### Dataset section
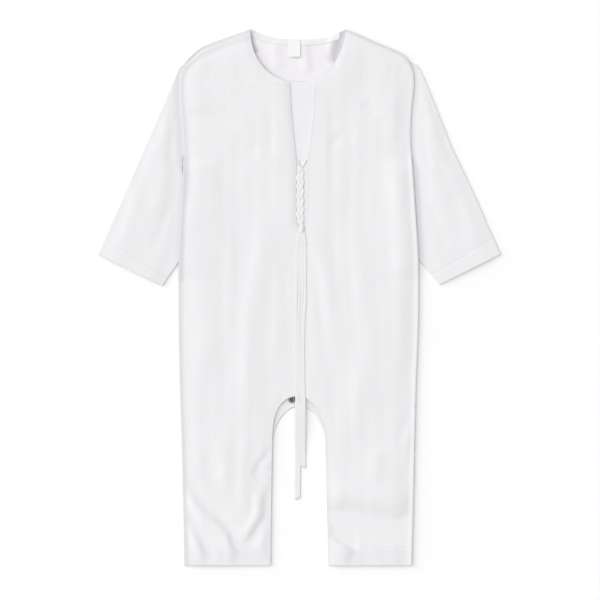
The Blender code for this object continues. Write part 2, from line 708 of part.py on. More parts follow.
def braid_ties(material):
    """The loop that ties the plaited cord to both edges of the slit: a V of thin cord."""
    points = [(BRAID_X + tie.x, tie.y) for tie in TIES]
    curve = bpy.data.curves.new("plait_ties", "CURVE")
    curve.dimensions = "3D"
    curve.bevel_depth = TIE_RADIUS
    curve.bevel_resolution = TIE_RESOLUTION
    curve.use_fill_caps = True
    spline = curve.splines.new("POLY")
    spline.points.add(len(points) - 1)
    for point, (x, y) in zip(spline.points, points):
        point.co = (x, y, underlap_height(x, y) + CLOTH + LAY_GAP + TIE_RADIUS, 1)
    return add_object("plait_ties", curve, material)


def strand_floor(x, y):
    """The lower face of a strand: on the front, then down past the crotch to the surface below."""
    over_front = front_height(x, y) + CLOTH + STRAND_GAP
    over_band = 2 * CLOTH + SEAM_GAP + STRAND_OVER_BAND
    past_front = smooth((FRONT_ARCH.top_y - STRAND_BEND - y) / STRAND_DROP)
    past_back = smooth((BACK_ARCH.top_y - STRAND_BEND - y) / STRAND_SETTLE)
    on_front = over_front + (over_band - over_front) * past_front
    return on_front + (STRAND_FLOOR - on_front) * past_back


def strand(name, material):
    """One flat strand of the tassel, with four sides."""
    mesh = bmesh.new()
    bmesh.ops.create_cube(mesh, size=1)
    lengthwise = [edge for edge in mesh.edges if abs(edge.verts[0].co.y - edge.verts[1].co.y) > 0.5]
    bmesh.ops.subdivide_edges(mesh, edges=lengthwise, cuts=STRAND_CUTS)
    end = STRAND_ENDS[name]
    for vertex in mesh.verts:
        y = end + (vertex.co.y + 0.5) * (STRAND_ROOT_Y - end)
        x = column_at(STRANDS, name, y)
        width = column_at(STRANDS, "width", y)
        floor = max(strand_floor(x + off * width / 2, y) for off in (-1, 0, 1))
        vertex.co = (x + vertex.co.x * width, y, floor + (vertex.co.z + 0.5) * STRAND_CLOTH)
    bmesh.ops.recalc_face_normals(mesh, faces=mesh.faces)
    data = bpy.data.meshes.new("strand_" + name)
    mesh.to_mesh(data)
    mesh.free()
    return add_object("strand_" + name, data, material, cutter=True)


def tassel(material):
    """The tassel: an oval head with four strands growing out of it."""
    mesh = bmesh.new()
    bmesh.ops.create_uvsphere(mesh, u_segments=HEAD_SIDES, v_segments=HEAD_RINGS, radius=1)
    middle = (STRANDS[0].first + STRANDS[0].fourth) / 2
    centre_z = max(strand_floor(middle, HEAD_Y - HEAD_HALF_Y), braid_floor(HEAD_Y)) + HEAD_HALF_Z
    for vertex in mesh.verts:
        x, y, z = vertex.co
        vertex.co = (middle + HEAD_HALF_X * x, HEAD_Y + HEAD_HALF_Y * y, centre_z + HEAD_HALF_Z * z)
    data = bpy.data.meshes.new("tassel")
    mesh.to_mesh(data)
    mesh.free()
    made = add_object("tassel", data, material)
    for name in STRAND_ENDS:
        join = made.modifiers.new("Join " + name, "BOOLEAN")
        join.operation = "UNION"
        join.object = strand(name, material)
    return made


def finish(name, colour, roughness, metallic=0.0):
    """A Principled material."""
    made = bpy.data.materials.new(name)
    made.use_nodes = True
    shader = made.node_tree.nodes["Principled BSDF"]
    shader.inputs["Base Color"].default_value = (*colour, 1.0)
    shader.inputs["Roughness"].default_value = roughness
    shader.inputs["Metallic"].default_value = metallic
    return made


for old in list(bpy.data.objects):
    bpy.data.objects.remove(old)

PARTS = bpy.data.collections.new("baby_romper")
CUTTERS = bpy.data.collections.new("cutters")
bpy.context.scene.collection.children.link(PARTS)
bpy.context.scene.collection.children.link(CUTTERS)

COTTON = finish("white_cotton", (0.86, 0.86, 0.88), 0.75)
INSIDE = finish("white_cotton_inside", (0.90, 0.88, 0.90), 0.80)
CORD = finish("white_cord", (0.86, 0.86, 0.85), 0.70)
SATIN = finish("label_satin", (0.97, 0.97, 0.97), 0.45)
STEEL = finish("snap_steel", (0.35, 0.35, 0.36), 0.35, 1.0)

body_panel("back", BACK_INNER_COLUMNS, back_height, INSIDE)
body_panel("front", FRONT_INNER_COLUMNS, front_height, COTTON)
sleeve("left", COTTON)
sleeve("right", COTTON)
underlap(COTTON)
back_neck_facing(INSIDE)
size_label(SATIN)
snap_band(INSIDE)
crotch_snap(STEEL)
braid(CORD)
braid_ties(CORD)
tassel(CORD)
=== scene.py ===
import math
from collections import namedtuple

import bmesh
import bpy
import numpy as np
from mathutils import Matrix, Vector


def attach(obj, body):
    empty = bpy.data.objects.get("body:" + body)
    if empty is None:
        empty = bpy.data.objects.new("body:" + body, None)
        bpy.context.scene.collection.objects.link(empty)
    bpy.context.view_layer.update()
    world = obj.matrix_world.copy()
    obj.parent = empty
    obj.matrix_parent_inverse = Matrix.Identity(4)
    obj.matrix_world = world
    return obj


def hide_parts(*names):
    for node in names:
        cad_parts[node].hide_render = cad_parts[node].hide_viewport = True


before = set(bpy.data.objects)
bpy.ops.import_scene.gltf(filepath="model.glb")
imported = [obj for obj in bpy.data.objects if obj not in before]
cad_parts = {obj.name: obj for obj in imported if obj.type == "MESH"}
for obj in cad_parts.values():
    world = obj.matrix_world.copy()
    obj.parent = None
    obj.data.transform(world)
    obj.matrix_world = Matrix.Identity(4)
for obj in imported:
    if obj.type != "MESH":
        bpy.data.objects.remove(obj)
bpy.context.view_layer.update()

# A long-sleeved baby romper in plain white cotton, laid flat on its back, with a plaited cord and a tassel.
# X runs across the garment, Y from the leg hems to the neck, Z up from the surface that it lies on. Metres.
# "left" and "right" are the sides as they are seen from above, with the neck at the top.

BOTH = ("left", "right")

# Cloth of the solids, whose faces the shown cloth keeps to, and the cloth as it is shown
CLOTH = 0.0010
SEAM_GAP = 0.0003
WALL = 0.0005
THIN_WALL = 0.0004
MERGE = 0.00001

# Heights of the body above the surface
SIDE_RISE = 0.0008
SIDE_ROUND = 0.006
SHOULDER_RISE = 0.0020
SHOULDER_ROUND = 0.014
LOFT = 0.0013
LOFT_RUN = 0.022
NECK_LIFT = 0.0009
NECK_RUN = 0.050
NECK_END_RUN = 0.030
FOLD_EDGE_RUN = 0.012

# The sleeve's strip that is tucked under the body, and how far it lifts the body's side
TUCK_TOP_Y = 0.1620
TUCK_FULL_Y = 0.1440
TUCK_LOW_Y = 0.0400
TUCK_END_Y = 0.0180
TUCK_LIFT = 0.0016
TUCK_WIDTH = 0.0130
TUCK_RAMP = 0.0340

# Neckline: the front is a superellipse that hangs straighter on the right, the back a shallow bow
NECK_X = -0.0015
NECK_HALF = 0.0545
NECK_TOP_Y = 0.3080
FRONT_NECK_DEPTH = 0.0605
FRONT_NECK_POWER = 2.13
FRONT_NECK_SLACK = 0.0030
FRONT_NECK_SLACK_Y = 0.2620
BACK_NECK_DEPTH = 0.0108
BACK_NECK_POWER = 2.6

# How the front comes down to the back along its inseams and hems
SLIT_SLOPE = 0.0010
SLIT_RUN = 0.0105
INSEAM_RUN = 0.012
INSEAM_LOFT = 0.55
RIGHT_INSEAM_LOFT = 0.80
INSEAM_DROP = 0.0005
RIGHT_INSEAM_DROP = 0.0002
HEM_LOFT = 0.80
HEM_RUN = 0.030
LEGS_FADE = 0.040
FOLD_LEG_RUN = 0.006
RIGHT_FOLD_LEG_MORE = 0.014
INSEAM_END_RUN = 0.030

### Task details
Starting at the line that contains "BACK_INNER_COLUMNS, back_height, INSIDE)", repeat each line exactly, and stop after the line that contains "# X runs across".

### Task solution
body_panel("back", BACK_INNER_COLUMNS, back_height, INSIDE)
body_panel("front", FRONT_INNER_COLUMNS, front_height, COTTON)
sleeve("left", COTTON)
sleeve("right", COTTON)
underlap(COTTON)
back_neck_facing(INSIDE)
size_label(SATIN)
snap_band(INSIDE)
crotch_snap(STEEL)
braid(CORD)
braid_ties(CORD)
tassel(CORD)
=== scene.py ===
import math
from collections import namedtuple

import bmesh
import bpy
import numpy as np
from mathutils import Matrix, Vector


def attach(obj, body):
    empty = bpy.data.objects.get("body:" + body)
    if empty is None:
        empty = bpy.data.objects.new("body:" + body, None)
        bpy.context.scene.collection.objects.link(empty)
    bpy.context.view_layer.update()
    world = obj.matrix_world.copy()
    obj.parent = empty
    obj.matrix_parent_inverse = Matrix.Identity(4)
    obj.matrix_world = world
    return obj


def hide_parts(*names):
    for node in names:
        cad_parts[node].hide_render = cad_parts[node].hide_viewport = True


before = set(bpy.data.objects)
bpy.ops.import_scene.gltf(filepath="model.glb")
imported = [obj for obj in bpy.data.objects if obj not in before]
cad_parts = {obj.name: obj for obj in imported if obj.type == "MESH"}
for obj in cad_parts.values():
    world = obj.matrix_world.copy()
    obj.parent = None
    obj.data.transform(world)
    obj.matrix_world = Matrix.Identity(4)
for obj in imported:
    if obj.type != "MESH":
        bpy.data.objects.remove(obj)
bpy.context.view_layer.update()

# A long-sleeved baby romper in plain white cotton, laid flat on its back, with a plaited cord and a tassel.
# X runs across the garment, Y from the leg hems to the neck, Z up from the surface that it lies on. Metres.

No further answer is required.